You see how 'accomplishments' pale in comparison to other events? Don't get me wrong, I'm damn proud of those books and what they represent. But every now and then it's good to step back and look over my shoulder and see where I was, where I am now, and where I might be ahead. It's an interesting journey -- life -- and death will probably be an equally interesting journey, as well. Sometimes it's nice to pause and just reflect on that.

At 5:00 today I plan to hoist a glass to my father (cocktail hour always began promptly at 5:00 PM in our house) and spend a few moments remembering family vacations, little jokes, fun Father's Days spent together, and other memories.

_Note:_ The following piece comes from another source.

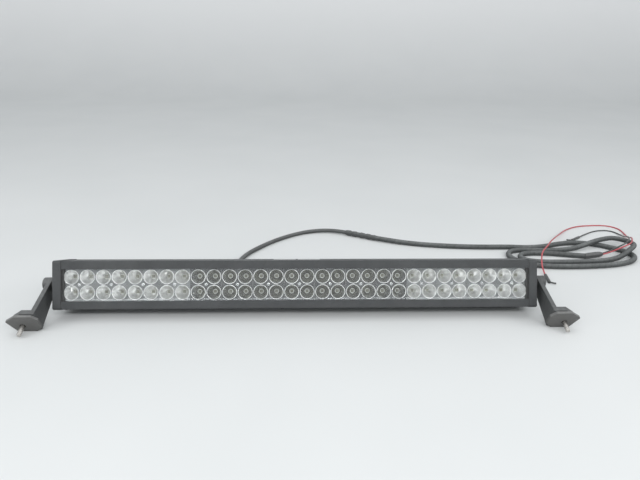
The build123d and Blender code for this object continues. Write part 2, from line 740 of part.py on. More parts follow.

Then I'm going to get working on making the next 10 years of memories.


Mechele Armstrong said...

It's always interesting to look back.

May the toast go well.

My father passed away a few months after yours did. It will be 10 years ago in June. Everytime I think of him, and I still miss him, I smile. I hope I'm remembered that way by someone when I go.

N.J.Walters said...

It's amazing how much happens in a decade and how quickly the time can go by.

My father has been gone for 25 years. Like in your situation, all the immediate family was there when he died. For that, I will always be grateful.

He was only 45 when he passed, and as I approach that age myself, I truly understand just how young he was when he died. I'm thankful for every day I live, knowing each one is a gift.